__STATED EXERCISE__. Take all the material and copy it exactly.

Source data
========================================
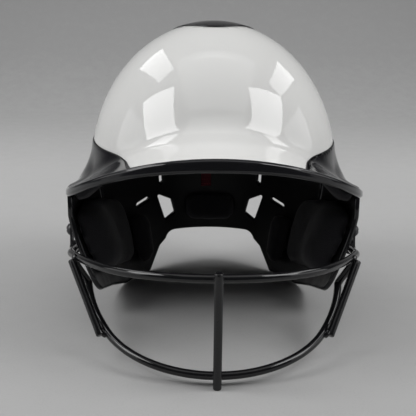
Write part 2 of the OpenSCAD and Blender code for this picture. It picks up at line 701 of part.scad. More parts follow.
module placed() { translate([0, -mid_y, 0]) children(); }
placed() main_shell();
placed() front_panel();
placed() guard_upper_bar();
placed() guard_lower_bar();
placed() guard_centre_strut();
placed() guard_left_strut();
placed() guard_right_strut();
placed() left_guard_clip();
placed() right_guard_clip();
placed() clip_bolts();
placed() clip_nuts();
placed() brow_pad();
placed() crown_pad();
placed() back_pad();
placed() nape_pad();
placed() left_temple_pad();
placed() right_temple_pad();
placed() left_jaw_pad();
placed() right_jaw_pad();
placed() left_rear_pad();
placed() right_rear_pad();
placed() pull_tab();
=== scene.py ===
"""Looks of a softball batting helmet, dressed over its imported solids.

Lengths in the shape classes are millimetres in the head frame: the front faces -Y, X = 0 is the
middle plane, Z = 0 is the table and Y = 0 is the axis of the dome. Headings go round the head in
degrees, 0 at the front. A level is a signed distance from an outline.
"""
import logging
import math
from collections.abc import Callable, Sequence
from dataclasses import dataclass, field
from enum import Enum

import bpy
import numpy as np
from mathutils import Matrix, Vector


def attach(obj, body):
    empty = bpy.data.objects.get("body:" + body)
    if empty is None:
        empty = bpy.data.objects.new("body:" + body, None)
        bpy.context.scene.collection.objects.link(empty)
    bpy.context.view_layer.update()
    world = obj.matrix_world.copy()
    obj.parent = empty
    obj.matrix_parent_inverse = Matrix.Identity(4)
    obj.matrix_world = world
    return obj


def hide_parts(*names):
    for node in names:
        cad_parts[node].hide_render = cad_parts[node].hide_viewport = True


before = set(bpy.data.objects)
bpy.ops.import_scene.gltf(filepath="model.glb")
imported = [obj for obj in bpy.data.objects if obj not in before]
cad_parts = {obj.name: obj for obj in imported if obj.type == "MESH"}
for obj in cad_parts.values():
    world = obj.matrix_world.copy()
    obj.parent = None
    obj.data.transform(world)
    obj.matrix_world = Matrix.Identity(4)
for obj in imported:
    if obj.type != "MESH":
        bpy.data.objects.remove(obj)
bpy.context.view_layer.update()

Array = np.ndarray
Level = Callable[[Array], Array]
Solid = tuple[Array, Array]
Vec = tuple[float, float, float]
Material = bpy.types.Material
Piece = bpy.types.Object
Socket = bpy.types.NodeSocket
log = logging.getLogger("helmet")

MM = 0.001
TO_ROW = np.array([0.0, 31.875, 0.0])
BODY = "root"
WIRE_SIDES = 28
TINY = 1e-12
FAR = 400.0
CLEAR = 50.0
MIRROR = np.array([-1, 1, 1])


# Small maths


def ease(t: Array) -> Array:
    """Smooth step from 0 to 1: u * u * (3 - 2u), with u held within 0 and 1."""
    u = np.clip(t, 0.0, 1.0)
    return u * u * (3.0 - 2.0 * u)


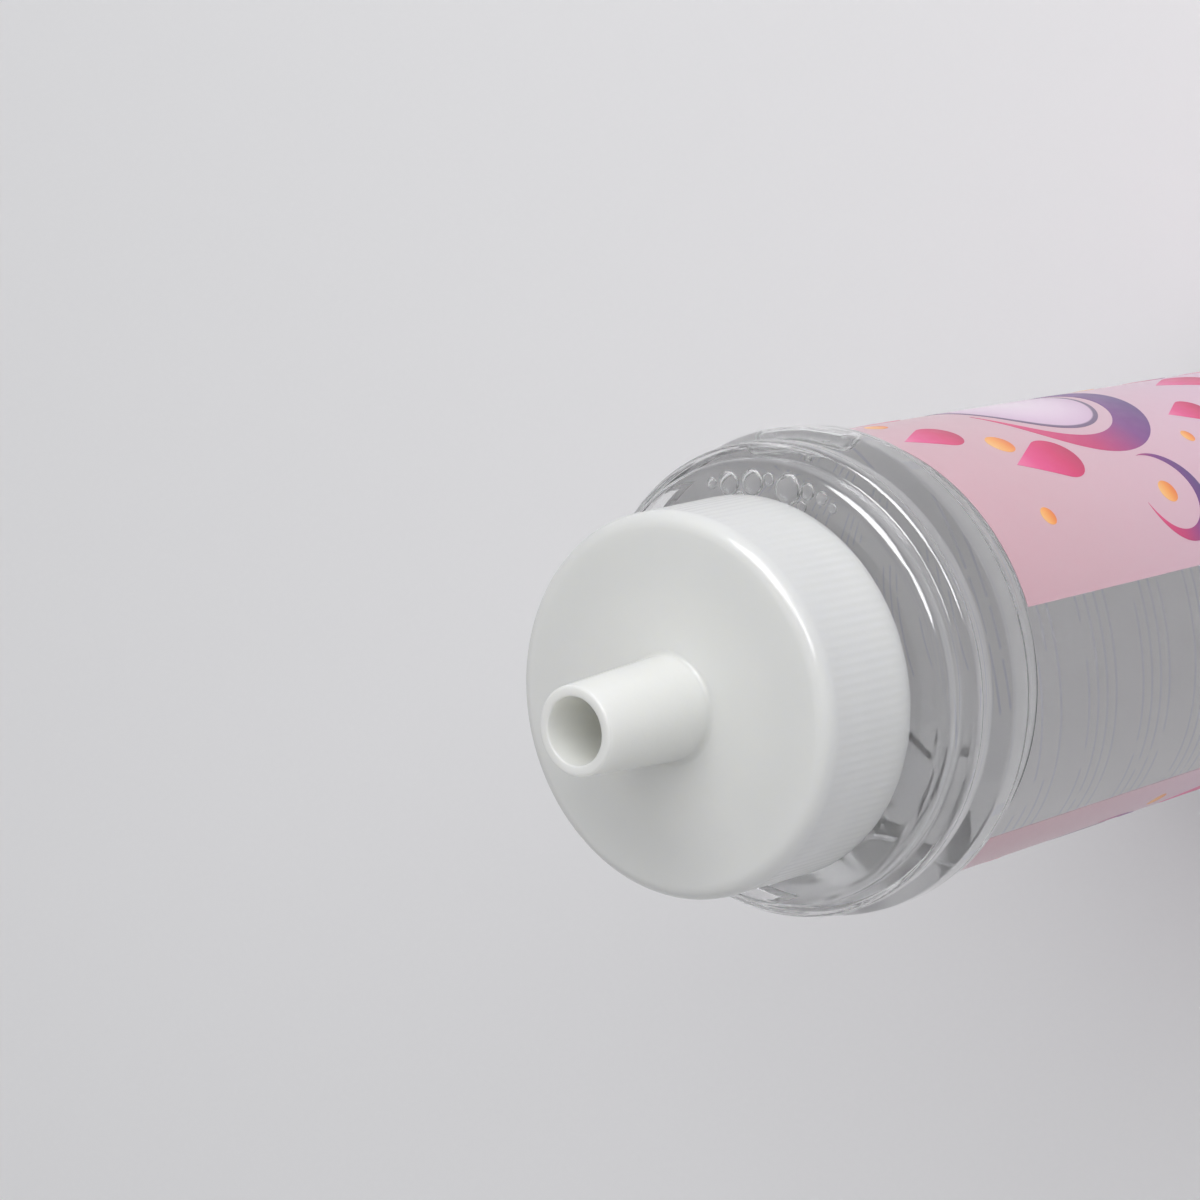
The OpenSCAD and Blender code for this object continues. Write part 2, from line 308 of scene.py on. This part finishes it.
========================================
__RESPONSE TO THIS TASK__.
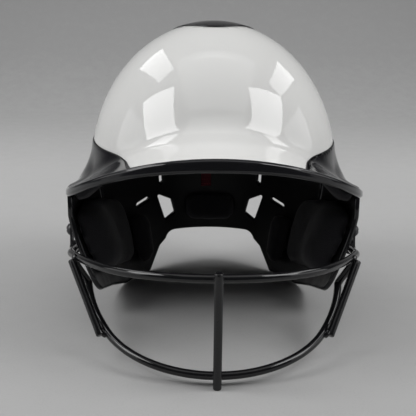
Write part 2 of the OpenSCAD and Blender code for this picture. It picks up at line 701 of part.scad. More parts follow.
module placed() { translate([0, -mid_y, 0]) children(); }
placed() main_shell();
placed() front_panel();
placed() guard_upper_bar();
placed() guard_lower_bar();
placed() guard_centre_strut();
placed() guard_left_strut();
placed() guard_right_strut();
placed() left_guard_clip();
placed() right_guard_clip();
placed() clip_bolts();
placed() clip_nuts();
placed() brow_pad();
placed() crown_pad();
placed() back_pad();
placed() nape_pad();
placed() left_temple_pad();
placed() right_temple_pad();
placed() left_jaw_pad();
placed() right_jaw_pad();
placed() left_rear_pad();
placed() right_rear_pad();
placed() pull_tab();
=== scene.py ===
"""Looks of a softball batting helmet, dressed over its imported solids.

Lengths in the shape classes are millimetres in the head frame: the front faces -Y, X = 0 is the
middle plane, Z = 0 is the table and Y = 0 is the axis of the dome. Headings go round the head in
degrees, 0 at the front. A level is a signed distance from an outline.
"""
import logging
import math
from collections.abc import Callable, Sequence
from dataclasses import dataclass, field
from enum import Enum

import bpy
import numpy as np
from mathutils import Matrix, Vector


def attach(obj, body):
    empty = bpy.data.objects.get("body:" + body)
    if empty is None:
        empty = bpy.data.objects.new("body:" + body, None)
        bpy.context.scene.collection.objects.link(empty)
    bpy.context.view_layer.update()
    world = obj.matrix_world.copy()
    obj.parent = empty
    obj.matrix_parent_inverse = Matrix.Identity(4)
    obj.matrix_world = world
    return obj


def hide_parts(*names):
    for node in names:
        cad_parts[node].hide_render = cad_parts[node].hide_viewport = True


before = set(bpy.data.objects)
bpy.ops.import_scene.gltf(filepath="model.glb")
imported = [obj for obj in bpy.data.objects if obj not in before]
cad_parts = {obj.name: obj for obj in imported if obj.type == "MESH"}
for obj in cad_parts.values():
    world = obj.matrix_world.copy()
    obj.parent = None
    obj.data.transform(world)
    obj.matrix_world = Matrix.Identity(4)
for obj in imported:
    if obj.type != "MESH":
        bpy.data.objects.remove(obj)
bpy.context.view_layer.update()

Array = np.ndarray
Level = Callable[[Array], Array]
Solid = tuple[Array, Array]
Vec = tuple[float, float, float]
Material = bpy.types.Material
Piece = bpy.types.Object
Socket = bpy.types.NodeSocket
log = logging.getLogger("helmet")

MM = 0.001
TO_ROW = np.array([0.0, 31.875, 0.0])
BODY = "root"
WIRE_SIDES = 28
TINY = 1e-12
FAR = 400.0
CLEAR = 50.0
MIRROR = np.array([-1, 1, 1])


# Small maths


def ease(t: Array) -> Array:
    """Smooth step from 0 to 1: u * u * (3 - 2u), with u held within 0 and 1."""
    u = np.clip(t, 0.0, 1.0)
    return u * u * (3.0 - 2.0 * u)


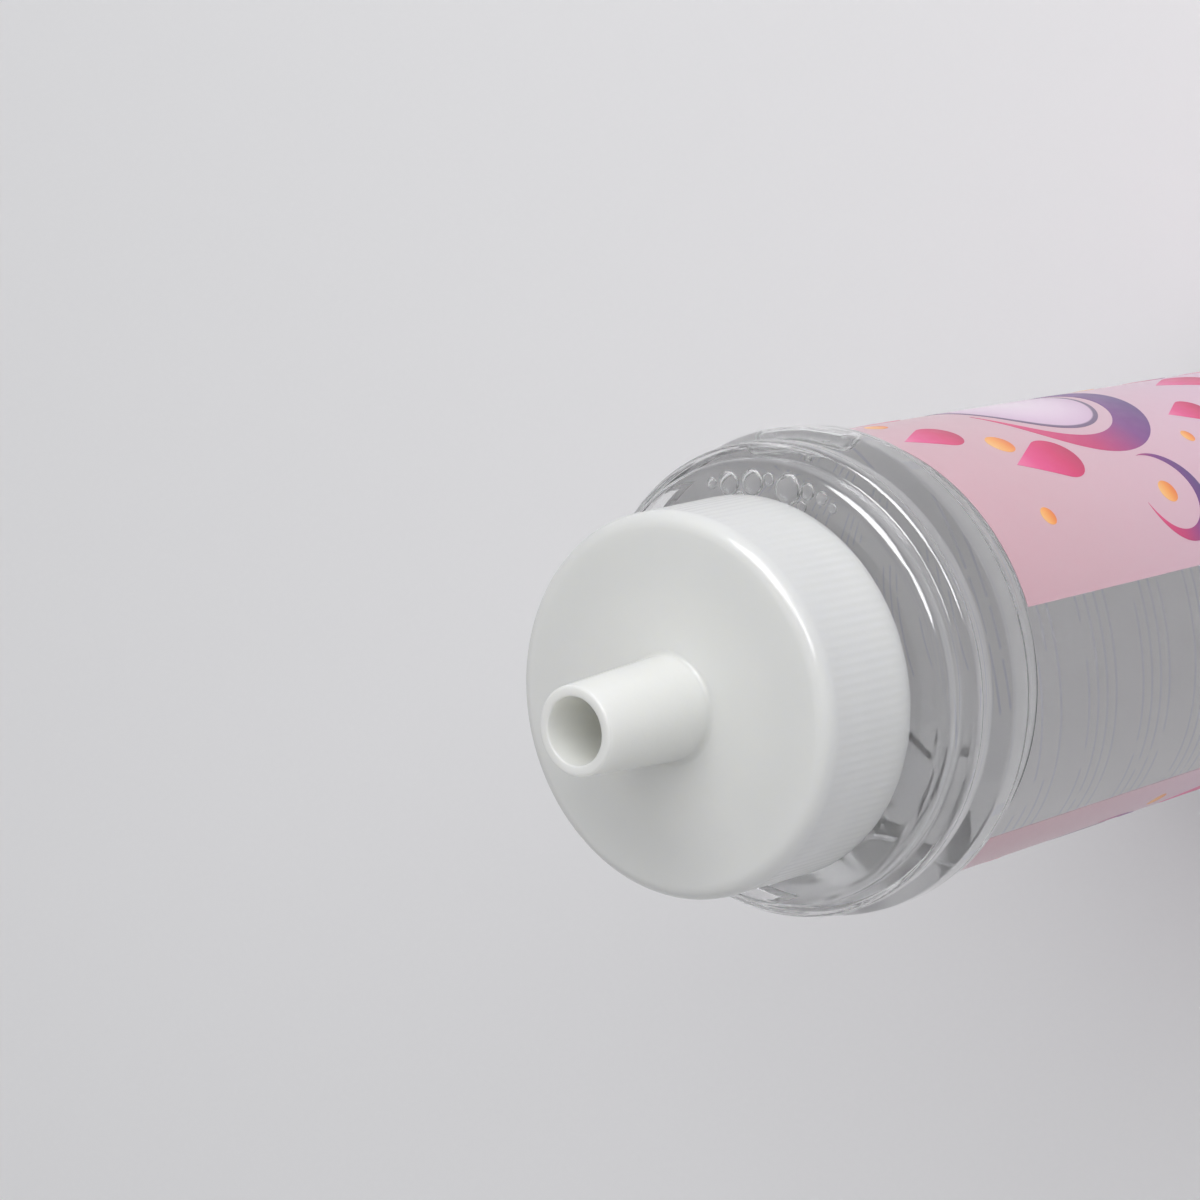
The OpenSCAD and Blender code for this object continues. Write part 2, from line 308 of scene.py on. This part finishes it.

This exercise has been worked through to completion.